== Your task ==
Word for word, retype every entry in the listing.

== Material for the task ==
----------

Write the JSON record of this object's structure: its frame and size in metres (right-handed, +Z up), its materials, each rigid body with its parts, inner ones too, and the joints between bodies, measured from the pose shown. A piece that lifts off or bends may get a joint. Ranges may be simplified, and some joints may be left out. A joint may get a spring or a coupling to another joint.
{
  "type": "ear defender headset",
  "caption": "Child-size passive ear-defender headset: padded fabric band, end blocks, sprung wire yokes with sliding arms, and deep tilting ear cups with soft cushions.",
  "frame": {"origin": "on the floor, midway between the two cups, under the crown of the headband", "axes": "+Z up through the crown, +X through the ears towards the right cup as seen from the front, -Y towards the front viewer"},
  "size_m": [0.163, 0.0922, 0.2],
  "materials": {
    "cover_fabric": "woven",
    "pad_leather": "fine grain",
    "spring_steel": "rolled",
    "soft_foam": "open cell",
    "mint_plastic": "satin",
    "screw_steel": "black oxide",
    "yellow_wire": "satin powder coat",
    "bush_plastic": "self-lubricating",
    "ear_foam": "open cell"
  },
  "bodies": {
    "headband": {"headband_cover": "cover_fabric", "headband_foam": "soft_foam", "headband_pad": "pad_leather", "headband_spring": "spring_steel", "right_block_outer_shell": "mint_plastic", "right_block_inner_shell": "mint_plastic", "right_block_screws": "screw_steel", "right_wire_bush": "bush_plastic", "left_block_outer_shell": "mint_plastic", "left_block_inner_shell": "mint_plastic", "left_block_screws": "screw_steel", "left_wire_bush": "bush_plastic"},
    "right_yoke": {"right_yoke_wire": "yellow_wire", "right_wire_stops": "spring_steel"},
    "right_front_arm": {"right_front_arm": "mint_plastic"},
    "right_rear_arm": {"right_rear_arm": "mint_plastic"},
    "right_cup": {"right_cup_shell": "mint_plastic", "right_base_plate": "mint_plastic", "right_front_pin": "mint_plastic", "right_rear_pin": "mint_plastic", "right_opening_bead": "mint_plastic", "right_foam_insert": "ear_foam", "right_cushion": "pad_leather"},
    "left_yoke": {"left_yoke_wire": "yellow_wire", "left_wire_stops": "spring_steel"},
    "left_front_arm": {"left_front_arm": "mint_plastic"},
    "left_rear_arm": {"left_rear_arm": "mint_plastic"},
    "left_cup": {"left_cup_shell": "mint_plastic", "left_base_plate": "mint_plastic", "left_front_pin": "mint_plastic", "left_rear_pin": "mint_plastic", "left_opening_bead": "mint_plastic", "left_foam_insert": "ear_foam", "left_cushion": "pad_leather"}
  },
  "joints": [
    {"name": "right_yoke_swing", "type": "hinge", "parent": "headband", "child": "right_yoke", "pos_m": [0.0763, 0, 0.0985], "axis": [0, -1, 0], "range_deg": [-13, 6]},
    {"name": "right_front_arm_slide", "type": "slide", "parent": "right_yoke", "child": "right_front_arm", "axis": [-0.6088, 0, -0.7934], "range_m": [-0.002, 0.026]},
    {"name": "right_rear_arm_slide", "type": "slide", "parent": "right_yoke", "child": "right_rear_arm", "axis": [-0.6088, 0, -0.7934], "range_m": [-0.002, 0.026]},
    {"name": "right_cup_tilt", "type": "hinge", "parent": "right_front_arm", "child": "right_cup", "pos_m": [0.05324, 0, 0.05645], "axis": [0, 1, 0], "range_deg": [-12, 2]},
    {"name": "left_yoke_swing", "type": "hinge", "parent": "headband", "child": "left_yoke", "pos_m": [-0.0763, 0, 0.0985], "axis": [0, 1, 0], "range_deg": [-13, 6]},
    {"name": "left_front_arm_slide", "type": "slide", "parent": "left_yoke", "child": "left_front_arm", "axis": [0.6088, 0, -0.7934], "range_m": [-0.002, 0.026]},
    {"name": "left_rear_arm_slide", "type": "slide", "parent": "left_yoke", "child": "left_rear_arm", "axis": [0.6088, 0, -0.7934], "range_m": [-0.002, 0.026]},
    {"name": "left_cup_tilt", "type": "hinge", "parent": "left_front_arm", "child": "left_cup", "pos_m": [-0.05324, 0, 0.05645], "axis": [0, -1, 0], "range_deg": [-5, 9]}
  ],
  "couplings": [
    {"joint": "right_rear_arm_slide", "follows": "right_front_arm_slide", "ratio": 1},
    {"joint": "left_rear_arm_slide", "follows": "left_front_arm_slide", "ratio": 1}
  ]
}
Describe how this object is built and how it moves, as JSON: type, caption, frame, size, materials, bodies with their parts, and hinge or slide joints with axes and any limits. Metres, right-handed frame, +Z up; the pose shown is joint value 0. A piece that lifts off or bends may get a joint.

----------

== Correct answer ==
Write the JSON record of this object's structure: its frame and size in metres (right-handed, +Z up), its materials, each rigid body with its parts, inner ones too, and the joints between bodies, measured from the pose shown. A piece that lifts off or bends may get a joint. Ranges may be simplified, and some joints may be left out. A joint may get a spring or a coupling to another joint.
{
  "type": "ear defender headset",
  "caption": "Child-size passive ear-defender headset: padded fabric band, end blocks, sprung wire yokes with sliding arms, and deep tilting ear cups with soft cushions.",
  "frame": {"origin": "on the floor, midway between the two cups, under the crown of the headband", "axes": "+Z up through the crown, +X through the ears towards the right cup as seen from the front, -Y towards the front viewer"},
  "size_m": [0.163, 0.0922, 0.2],
  "materials": {
    "cover_fabric": "woven",
    "pad_leather": "fine grain",
    "spring_steel": "rolled",
    "soft_foam": "open cell",
    "mint_plastic": "satin",
    "screw_steel": "black oxide",
    "yellow_wire": "satin powder coat",
    "bush_plastic": "self-lubricating",
    "ear_foam": "open cell"
  },
  "bodies": {
    "headband": {"headband_cover": "cover_fabric", "headband_foam": "soft_foam", "headband_pad": "pad_leather", "headband_spring": "spring_steel", "right_block_outer_shell": "mint_plastic", "right_block_inner_shell": "mint_plastic", "right_block_screws": "screw_steel", "right_wire_bush": "bush_plastic", "left_block_outer_shell": "mint_plastic", "left_block_inner_shell": "mint_plastic", "left_block_screws": "screw_steel", "left_wire_bush": "bush_plastic"},
    "right_yoke": {"right_yoke_wire": "yellow_wire", "right_wire_stops": "spring_steel"},
    "right_front_arm": {"right_front_arm": "mint_plastic"},
    "right_rear_arm": {"right_rear_arm": "mint_plastic"},
    "right_cup": {"right_cup_shell": "mint_plastic", "right_base_plate": "mint_plastic", "right_front_pin": "mint_plastic", "right_rear_pin": "mint_plastic", "right_opening_bead": "mint_plastic", "right_foam_insert": "ear_foam", "right_cushion": "pad_leather"},
    "left_yoke": {"left_yoke_wire": "yellow_wire", "left_wire_stops": "spring_steel"},
    "left_front_arm": {"left_front_arm": "mint_plastic"},
    "left_rear_arm": {"left_rear_arm": "mint_plastic"},
    "left_cup": {"left_cup_shell": "mint_plastic", "left_base_plate": "mint_plastic", "left_front_pin": "mint_plastic", "left_rear_pin": "mint_plastic", "left_opening_bead": "mint_plastic", "left_foam_insert": "ear_foam", "left_cushion": "pad_leather"}
  },
  "joints": [
    {"name": "right_yoke_swing", "type": "hinge", "parent": "headband", "child": "right_yoke", "pos_m": [0.0763, 0, 0.0985], "axis": [0, -1, 0], "range_deg": [-13, 6]},
    {"name": "right_front_arm_slide", "type": "slide", "parent": "right_yoke", "child": "right_front_arm", "axis": [-0.6088, 0, -0.7934], "range_m": [-0.002, 0.026]},
    {"name": "right_rear_arm_slide", "type": "slide", "parent": "right_yoke", "child": "right_rear_arm", "axis": [-0.6088, 0, -0.7934], "range_m": [-0.002, 0.026]},
    {"name": "right_cup_tilt", "type": "hinge", "parent": "right_front_arm", "child": "right_cup", "pos_m": [0.05324, 0, 0.05645], "axis": [0, 1, 0], "range_deg": [-12, 2]},
    {"name": "left_yoke_swing", "type": "hinge", "parent": "headband", "child": "left_yoke", "pos_m": [-0.0763, 0, 0.0985], "axis": [0, 1, 0], "range_deg": [-13, 6]},
    {"name": "left_front_arm_slide", "type": "slide", "parent": "left_yoke", "child": "left_front_arm", "axis": [0.6088, 0, -0.7934], "range_m": [-0.002, 0.026]},
    {"name": "left_rear_arm_slide", "type": "slide", "parent": "left_yoke", "child": "left_rear_arm", "axis": [0.6088, 0, -0.7934], "range_m": [-0.002, 0.026]},
    {"name": "left_cup_tilt", "type": "hinge", "parent": "left_front_arm", "child": "left_cup", "pos_m": [-0.05324, 0, 0.05645], "axis": [0, -1, 0], "range_deg": [-5, 9]}
  ],
  "couplings": [
    {"joint": "right_rear_arm_slide", "follows": "right_front_arm_slide", "ratio": 1},
    {"joint": "left_rear_arm_slide", "follows": "left_front_arm_slide", "ratio": 1}
  ]
}
Describe how this object is built and how it moves, as JSON: type, caption, frame, size, materials, bodies with their parts, and hinge or slide joints with axes and any limits. Metres, right-handed frame, +Z up; the pose shown is joint value 0. A piece that lifts off or bends may get a joint.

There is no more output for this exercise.